Fear. When allowed, it can encroach into many facets of life. I recently changed my Musings image to the left as a daily reminder to myself that courage is a vital ingredient in many of life’s endeavors and is not lost in the arts. There was a point in my photographic pilgrimage eight months ago when I began to take this hobby seriously. Seriously enough to no longer view what I do as a mere hobby, but a passion where I could no longer excuse mediocre work by saying I was just having ‘fun.’ Oh yes, I do have fun, but not in the same context I did when I first started this craft. My ‘fun’ now entails using my imagery as my voice, my conduit to express how I feel and view the world by presenting the best I can do with each image.
During a Star Motorcycle Pro School Jason Pridmore told me during a practice session, ‘Decide when you want to pass your opponent and then commit to your plan. Hesitation will cost you in both time and physical pain.’ Little did I realize five years ago that his advice would apply to photography and to life. Although I never view photography as a competitive sport like racing, I am constantly competitive with my own best work. Continuing to improve is incremental, a personally painful process of experimentation and ‘slowing down to get faster’ as we use to say in racing.
Recently one of my art mentors, Larry who I’ve mentioned countless times on this blog wrote to me and said, ‘Don’t settle for good, as it is the enemy of great.
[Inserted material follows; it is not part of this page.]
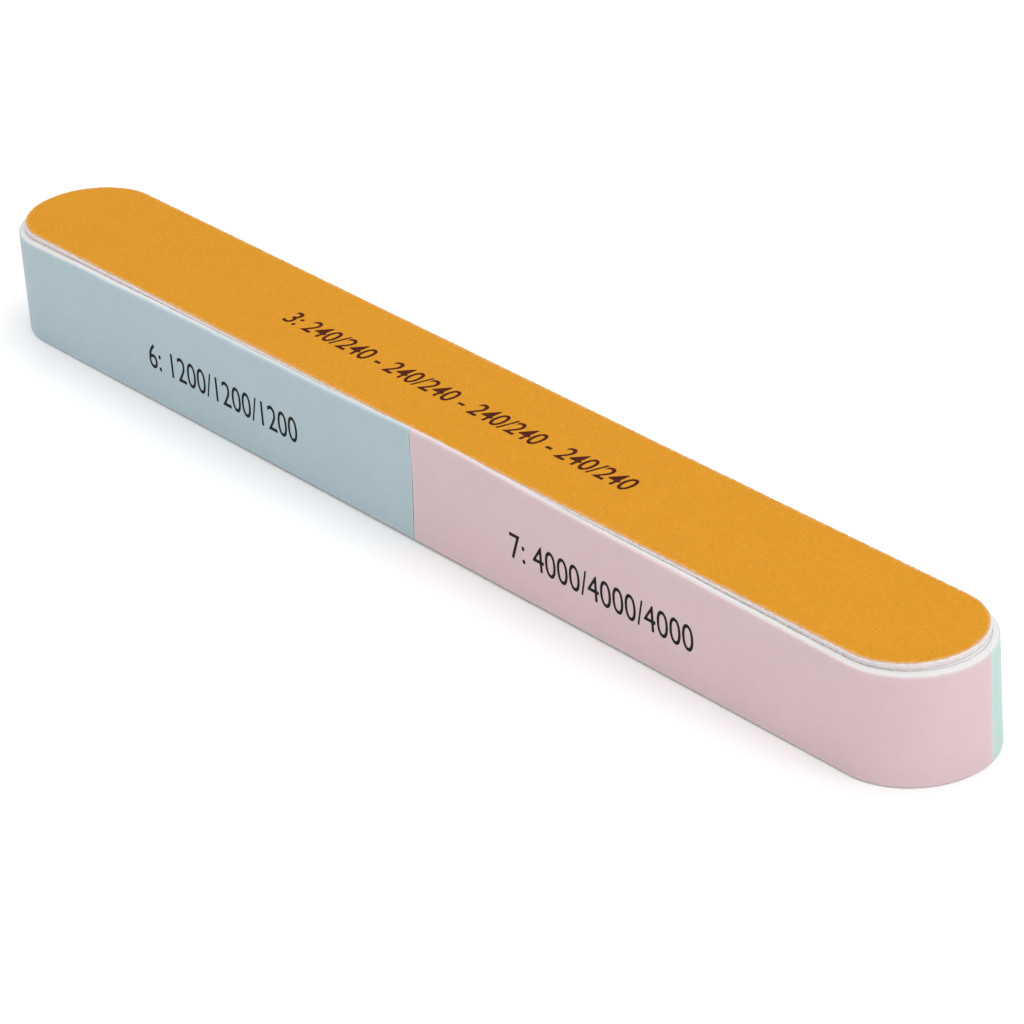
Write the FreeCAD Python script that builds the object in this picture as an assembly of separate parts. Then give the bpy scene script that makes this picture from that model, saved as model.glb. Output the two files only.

And great is the enemy of exceptional.’ And Leigh another of my mentors always tells me to be patient, that progress in art takes time and to not examine my work under the microscope of time.
So this is where the fear comes into play. I am experimenting with new ways of capturing the images I feel convey the feeling and tone of what I want to say. I’m changing and that in and of itself produces fear, for each of us avoids change. Some moderately, some passionately and a lucky few genuinely embrace change. Thelma Blizzard is one of those unusual individuals who seems to thrive on artistic change. My hat’s off to her and the other people who support me emotionally and artistically in this craft.
So I’m going to slow down a bit to go faster. Interspersed through my images will be pictures that may work and may not. I’ll always go with my gut, but sometimes my gut will betray me, but only for a bit. I’m willing to put aside fear for the simple yet complex reward of improvement.